Explain why the percentage of terrestrial vertebrate biomass made up of humans, their live stock, and their pets has any real world relevance, and then perhaps I'll start to be concerned (by the way, if it makes you feel any better, you should know that the population ten thousand years ago was less than 0.1% of what it is today. The average biomass of a human back then was undoubtedly less than today as well, and probably the average biomass of pets and livestock per human was a lot less before the development of agriculture too, so the statistic is nothing more than a fancy way of saying that there are a lot more people around now than in 8,000 B.C.

bjkeefe 10-28-2008 06:59 PM

Re: Bad News: The Stork Didn't Bring You
 
Quote:

Originally Posted by Blackadder (Post 95645)
[...]

First, I was talking about the whole world's carrying capacity, in response to your earlier assertion that we were nowhere near the limits, nor would we ever get there. Big deal, the US is still doing fairly well, at least as far as being able to feed its own. And by the way:

Quote:

"Life expectancy?"

"We're living longer and healthier lives."
Not true.

Quote:

Explain why the percentage of terrestrial vertebrate biomass made up of humans, their live stock, and their pets has any real world relevance ...
Because it suggests to me that we're near a limit.

Further, this idea that everything's cool if we live on a planet where every acre is devoted to growing food just to keep the population alive is something I reject out of hand. I have no interest in mere survival.

I said before I was going to let you have the last word, in another subthread. I now apply that to the whole topic. I think you're being pollyannaish and it's not worth the effort to try to talk you down.

Me&theboys 10-28-2008 07:09 PM

Re: Science Saturday: Confronting the Right Wing
 
Quote:

Originally Posted by thwood3 (Post 95315)
. I don't think its a stretch to think that haidt has identified two endophenotypes. Some cultural anthropologist, Douglas(?) Wildofsky identified the same dichotomy. And there are many other people working on very similar models like Dan Kahan at Yale and John Hanson at Harvard. You've probably seen his blog The Situationist. John Jost at NYU also...

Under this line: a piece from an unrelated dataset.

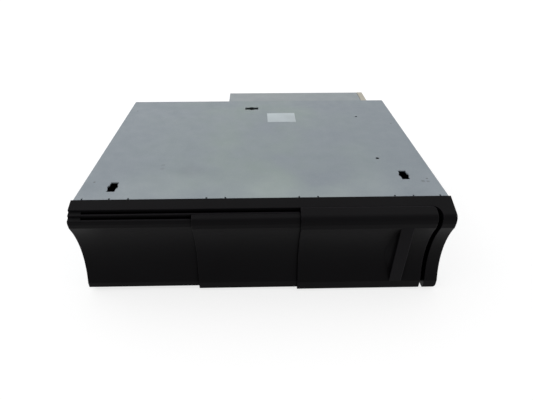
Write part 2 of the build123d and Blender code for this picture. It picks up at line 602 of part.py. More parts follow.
sled_y0 = disc_y + 11.0
sled_long = 23.0
sled = slab(play_x - 17.5, play_x + 17.5, sled_y0, sled_y0 + sled_long, 6.5, 14.5)
sled -= slab(play_x - 9.0, play_x + 9.0, sled_y0 - 1, sled_y0 + 4, 0, 20)
sled -= rod_y(rod_xs[0], sled_y0 - 1, sled_y0 + 30, pin_z, rod_r + shaft_fit)
fork_r = rod_r + shaft_fit
sled -= slab(rod_xs[1] - fork_r, rod_xs[1] + 5, sled_y0 - 1, sled_y0 + 30, pin_z - fork_r, pin_z + fork_r)
nut = slab(screw_x - 3.2, play_x - 17.3, sled_y0 + 7, sled_y0 + 15, 6.5, 11.4)
nut -= rod_y(screw_x, sled_y0, sled_y0 + 30, pin_z, screw_r + shaft_fit)
sled += nut
lens = flat_rod_z(play_x, sled_y0 + 12, 14.5, 16.0, 3.4, 24)
rods = Compound([rod_y(rod_at, disc_y + 6.5, plate_y1 - plate_t, pin_z, rod_r) for rod_at in rod_xs])
feed_screw = rod_y(screw_x, disc_y - 6, plate_y1 - plate_t - 0.2, pin_z, screw_r)
feed_motor = flat_rod_y(screw_x, disc_y - 17, disc_y + 3.5, pin_z, 5.0, 24)
feed_motor -= rod_y(screw_x, disc_y - 7, disc_y + 9, pin_z, screw_r + shaft_fit)

# ---------------------------------------------------------------- lift cam
cam_t = 1.2
cam = slab(cam_x0, cam_x1, cam_y0, cam_y0 + cam_t, 5.0, rack_z)
tilt = degrees(atan(lift_travel / cam_travel))
run = (lift_travel ** 2 + cam_travel ** 2) ** 0.5
for pin_x in pin_xs:
    groove = Box(run, 10, 2 * pin_r + 0.2) + Pos(-run / 2, 0, 0) * Rot(90, 0, 0) * Cylinder(pin_r + 0.1, 10)
    groove += Pos(run / 2, 0, 0) * Rot(90, 0, 0) * Cylinder(pin_r + 0.1, 10)
    cam -= Pos(pin_x - cam_travel / 2, cam_y0, pin_z + lift_travel / 2) * Rot(0, tilt, 0) * groove

# A 16-tooth pinion on the geared motor drives the rack on the cam's top edge.
gear_teeth = 16
gear_module = 1.0
gear_r = gear_teeth * gear_module / 2
gear_x = plate_x1 - 19.5
gear_z = rack_z + gear_r
tooth_high = 0.9 * gear_module
tooth_deep = 1.15 * gear_module
pressure = radians(20)
backlash = 0.12
gear_pitch = pi * gear_module
flank_steps = 3


def involute_gear():
    base_r = gear_r * cos(pressure)
    tip_r = gear_r + tooth_high
    root_r = gear_r - tooth_deep
    half_tooth = (gear_pitch / 2 - backlash) / 2 / gear_r
    pitch_roll = (gear_r * gear_r - base_r * base_r) ** 0.5 / base_r
    flank = []
    for step in range(flank_steps):
        r = base_r + (tip_r - base_r) * step / (flank_steps - 1)
        roll = (max(r * r - base_r * base_r, 0)) ** 0.5 / base_r
        flank.append((r, half_tooth + (pitch_roll - atan(pitch_roll)) - (roll - atan(roll))))
    points = []
    for tooth in range(gear_teeth):
        middle_angle = 2 * pi * (tooth + 0.5) / gear_teeth - pi / 2
        points.append((root_r, middle_angle - flank[0][1]))
        points += [(r, middle_angle - angle) for r, angle in flank]
        points += [(r, middle_angle + angle) for r, angle in reversed(flank)]
        points.append((root_r, middle_angle + flank[0][1]))
    corners = [(r * cos(angle), r * sin(angle)) for r, angle in points]
    return make_face(Plane.XZ * Polyline(corners, close=True))


gear_y0 = cam_y0 - 0.1
gear_shaft_r = 1.5
gear = Pos(gear_x, gear_y0, gear_z) * extrude(involute_gear(), amount=2.0, dir=(0, 1, 0))
gear += flat_rod_y(gear_x, gear_y0, cam_y0 + 5.0, gear_z, 3.0, 12)
gear -= rod_y(gear_x, cam_y0 - 5, cam_y0 + 15, gear_z, gear_shaft_r + shaft_fit)
rack_low = rack_z - tooth_deep
cam -= slab(cam_x0 - 5, cam_x1 + 5, cam_y0 - 1, cam_y0 + 3, rack_low, tall)
tooth_half = (gear_pitch / 2 - backlash) / 2
lean = 0.36397
first_tooth = -int(cam_travel / gear_pitch + 3.5)
for number in range(first_tooth, 5):
    tooth_x = gear_x + number * gear_pitch
    foot = tooth_half + tooth_deep * lean
    tip = tooth_half - tooth_high * lean
    corners = (
        (tooth_x - foot, rack_low - 0.05), (tooth_x - foot, rack_low), (tooth_x - tip, rack_z + tooth_high),
        (tooth_x + tip, rack_z + tooth_high), (tooth_x + foot, rack_low), (tooth_x + foot, rack_low - 0.05),
    )
    tooth = extrude(make_face(Plane.XZ * Polyline(corners, close=True)), amount=cam_t, dir=(0, 1, 0))
    cam += Pos(0, cam_y0, 0) * tooth

lift_motor = flat_rod_y(gear_x, cam_y0 + 5.4, body_depth - 8.0, gear_z, 10.0, 24)
lift_motor += rod_y(gear_x, cam_y0 - 0.2, cam_y0 + 5.5, gear_z, gear_shaft_r)
frame += slab(gear_x - 12, gear_x - 10.2, frame_y1 - 0.5, cam_y0 + 17.0, gear_z - 6, gear_z + 6)
frame += slab(gear_x - 12, gear_x - 8.0, cam_y0 + 7.0, cam_y0 + 17.0, gear_z - 11.4, gear_z - 10.2)
frame += slab(gear_x - 12, gear_x - 10.2, cam_y0 + 7.0, cam_y0 + 17.0, gear_z - 11.4, gear_z - 5)

# ---------------------------------------------------------------- tray puller and eject lever
# The puller runs in front of the tray lugs and reaches back into their notches.
puller_x0 = notch_x0 - 1.3
puller_x1 = puller_x0 + 3.1
puller_y1 = edge_y0 - 0.4
puller = slab(puller_x0, puller_x1, plate_y0 + 0.3, puller_y1, plate_z + plate_t + 0.1, 15.3)
puller += slab(puller_x0, puller_x1, plate_y0 + 1.4, puller_y1, plate_z - 2.1, plate_z - 0.1)
puller += slab(puller_x0 + 1.2, puller_x0 + 2.6, guide_y0 + 0.1, guide_y1 - 0.1, plate_z - 1, plate_z + 2)
puller += slab(notch_x0 + 0.4, notch_x0 + 1.8, puller_y1 - 1.0, edge_y0 + 1.8, 15.0, 19.6)
lever_x = mag_x1 - 36.0
lever_y = mag_y1 + 4.6
lever_len = 30.0
lever_z0 = mag_z0 + 5.0
lever = slab(lever_x - lever_len, lever_x + 3.0, lever_y - 1.8, lever_y + 1.8, lever_z0, lever_z0 + 3.0)
lever += flat_rod_z(lever_x - lever_len, lever_y - 1.2, lever_z0, lever_z0 + 10.0, 2.6, 16)
lever -= rod_z(lever_x, lever_y, mag_z0, mag_z1, 1.0 + shaft_fit)
frame += rod_z(lever_x, lever_y, floor_z1 - 0.3, lever_z0 + 8.0, 1.0)

# ---------------------------------------------------------------- main board
board_top = board_z + 1.6
board = slab(board_x0, board_x1, board_y0, board_y1, board_z, board_top)


# Places on the board are shares of its width and depth; the components keep their size.
def on_board(share_x, share_y):
    return board_x0 + share_x * (board_x1 - board_x0), board_y0 + share_y * (board_y1 - board_y0)


def chip(share_x, share_y, wide_x, deep, high):
    x, y = on_board(share_x, share_y)
    return slab(x, x + wide_x, y, y + deep, board_top, board_top + high)


def capacitor(share_x, share_y, r, high):
    x, y = on_board(share_x, share_y)
    return flat_rod_z(x, y, board_top, board_top + high, r, 16)


parts_on_board = [
    chip(0.14, 0.13, 20, 20, 2.4), chip(0.46, 0.13, 12, 30, 2.8), chip(0.69, 0.61, 14, 14, 2.0),
    chip(0.76, 0.29, 10, 24, 12.4), chip(0.51, 0.74, 20, 10, 6.4), chip(0.17, 0.73, 8, 12, 7.0),
    capacitor(0.23, 0.56, 5.0, 11.4), capacitor(0.36, 0.56, 5.0, 11.4),
]
components = Compound(parts_on_board)

# ---------------------------------------------------------------- eject button
button_x0 = half_w - 19.6
button_x1 = button_x0 + 6.0
button_z0 = 36.0
button_z1 = 50.0
stem_x = (button_x0 + button_x1) / 2
stem_z = (button_z0 + button_z1) / 2
stem_r = 1.4
bezel -= slab(button_x0 - 0.3, button_x1 + 0.3, -5, 5, button_z0 - 0.3, button_z1 + 0.3)
for cage_z in (button_z0 - 2.0, button_z1 + 1.0):
    bezel += slab(button_x0 - 0.4, button_x1 + 0.4, -1, 10.0, cage_z, cage_z + 1.0)
bezel += slab(button_x0 - 0.4, button_x1 + 0.4, 9.0, 10.0, button_z0 - 1.5, button_z1 + 1.5)
bezel -= flat_rod_y(stem_x, 5, 12, stem_z, across(stem_r + 0.2, 8), 8)
button = slab(button_x0, button_x1, -4.6, 1.8, button_z0, button_z1)
button += slab(button_x0 - 0.35, button_x1 + 0.35, 0.4, 1.8, button_z0 - 0.7, button_z1 + 0.7)
button += flat_rod_y(stem_x, 1.0, 11.6, stem_z, stem_r, 8)

# The return spring: four turns of wire around the stem, in straight sixths of a turn.
spring_r = 2.3
wire_r = 0.25
spring_turns = 4
spring_rise = 6.5
sixths = 6 * spring_turns
stations = []
for step in range(sixths + 1):
    angle = 2 * pi * step / 6
    stations.append((spring_r * cos(angle), spring_r * sin(angle), spring_rise * step / sixths))
coil = Polyline(*stations)
wire = Plane(origin=coil @ 0, z_dir=coil % 0) * RegularPolygon(wire_r, 6)
spring = Pos(stem_x, 2.1, stem_z) * Rot(-90, 0, 0) * sweep(wire, path=coil, transition=Transition.RIGHT)
switch_board = slab(button_x0 - 0.4, half_w - 7.0, 15.6, 16.8, 34.0, 56.0)
switch_board += slab(stem_x - 3, stem_x + 3, 15.0, 15.6, stem_z - 3, stem_z + 3)
switch_board += slab(stem_x - 1.4, stem_x + 1.4, 14.75, 15.2, stem_z - 1.4, stem_z + 1.4)
chassis += slab(half_w - 9.0, chassis_half - sheet + 0.2, 16.8, 17.8, 34.0, 56.0)


# ---------------------------------------------------------------- write every piece
pieces = {
    "front_bezel": bezel,
    "door_middle_panel": middle,
    "door_right_panel": right,
    "top_cover": cover,
    "bottom_chassis": chassis,
    "rear_housing": rear_house,
    "rear_connector": conn,
    "connector_contacts": pins,
    "cover_label": label,
    "cover_screws": cover_screws,
    "magazine_case": case,
    "magazine_lid": lid,
    "mechanism_frame": frame,
    "oil_dampers": oil_dampers,
    "traverse_plate": plate,
    "spindle_motor": motor,
    "turntable": table,
    "clamp_arm": arm,
    "clamp_puck": puck,
    "pickup_sled": sled,
    "pickup_lens": lens,
    "guide_rods": rods,
    "feed_screw": feed_screw,
    "feed_motor": feed_motor,
    "lift_cam": cam,
    "main_board": board,
    "board_components": components,
    "eject_button": button,
    "eject_spring": spring,
    "switch_board": switch_board,
    "lift_gear": gear,
    "lift_motor": lift_motor,
    "tray_puller": puller,
    "eject_lever": lever,
}
for number, tray in enumerate(trays, start=1):
    pieces["tray_" + str(number)] = tray
for name, shape in pieces.items():
    save(name, shape)
    print(name, "solids", len(shape.solids()), "volume", round(shape.volume, 1))
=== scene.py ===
# %% [markdown]
# # A car CD changer, dressed over its CAD frame
# The CAD model gives every rigid piece its shape and place. This lesson adds what CAD leaves out:
# the light, the camera, the finishes, and small things such as threads, ribs and grain.
# Everything is in metres, in the CAD model's own frame.

# %% Load the frame
import math
import bpy
from mathutils import Matrix, Vector


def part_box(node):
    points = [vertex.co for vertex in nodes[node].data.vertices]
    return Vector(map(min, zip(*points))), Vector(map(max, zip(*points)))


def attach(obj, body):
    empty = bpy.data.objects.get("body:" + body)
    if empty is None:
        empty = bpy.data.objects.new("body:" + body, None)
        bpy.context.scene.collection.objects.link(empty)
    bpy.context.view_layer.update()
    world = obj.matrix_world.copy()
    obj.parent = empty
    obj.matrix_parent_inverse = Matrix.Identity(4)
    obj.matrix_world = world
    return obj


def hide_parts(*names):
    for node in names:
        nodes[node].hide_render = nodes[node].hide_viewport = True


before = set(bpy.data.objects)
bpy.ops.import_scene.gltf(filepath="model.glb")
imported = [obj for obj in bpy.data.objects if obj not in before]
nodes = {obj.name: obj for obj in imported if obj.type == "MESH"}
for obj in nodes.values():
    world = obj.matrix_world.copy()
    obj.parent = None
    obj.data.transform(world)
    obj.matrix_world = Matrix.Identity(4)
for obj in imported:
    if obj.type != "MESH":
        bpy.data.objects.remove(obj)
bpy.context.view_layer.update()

# %% [markdown]
# ## Camera
# The photograph was taken from in front, a little left of the middle, looking down by about
# 33 degrees from only 36 cm away. That short distance gives the strong taper of the top cover.
# A camera can be placed by eye, but matching the corners of the casing to their places in the
# photograph gives the distance, the turn and the lens together, so that way was used.

# %% Place the camera
camera_data = bpy.data.cameras.new("camera")
camera = bpy.data.objects.new("camera", camera_data)
bpy.context.scene.collection.objects.link(camera)
bpy.context.scene.camera = camera
photo_width = 533
focal_pixels = 440.0
camera_data.sensor_width = 36.0
camera_data.lens = focal_pixels * camera_data.sensor_width / photo_width
camera_data.clip_start = 0.01
camera_x, camera_y, camera_z = -0.0033, -0.3551, 0.2379
look_down = math.radians(32.63)
turn = math.radians(1.37)
tilt = math.radians(0.05)
level = math.cos(look_down)
forward = Vector((math.sin(turn) * level, math.cos(turn) * level, -math.sin(look_down)))
flat_right = Vector((math.cos(turn), -math.sin(turn), 0.0))
flat_up = flat_right.cross(forward)
right = math.cos(tilt) * flat_right + math.sin(tilt) * flat_up
up = math.cos(tilt) * flat_up - math.sin(tilt) * flat_right
camera.matrix_world = Matrix((
    (right.x, up.x, -forward.x, camera_x),
    (right.y, up.y, -forward.y, camera_y),
    (right.z, up.z, -forward.z, camera_z),
    (0, 0, 0, 1),
))
print("lens", round(camera_data.lens, 2), "mm")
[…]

Thank you for The Situationist link, Tom. What a great resource. It'll keep me busy reading for weeks. Lots of fascinating research out there on this topic, with lots of important implications for the future.

Blackadder 10-28-2008 07:09 PM

Re: Bad News: The Stork Didn't Bring You
 
bjkeefe,

The point is that it would be silly for the President (or anyone else) to ignore trends on things like food, shelter, life expectancy, and whatnot, in favor of a rather artificial statistic like the percentage of terrestrial vertebrate biomass made up by humans, their livestock, and their pets.

And again, whatever your feelings about a world in which we were using all available arable land for food production at its maximum capacity, the point is that we aren't anywhere close to that point right now, nor are we likely to ever get anywhere near it.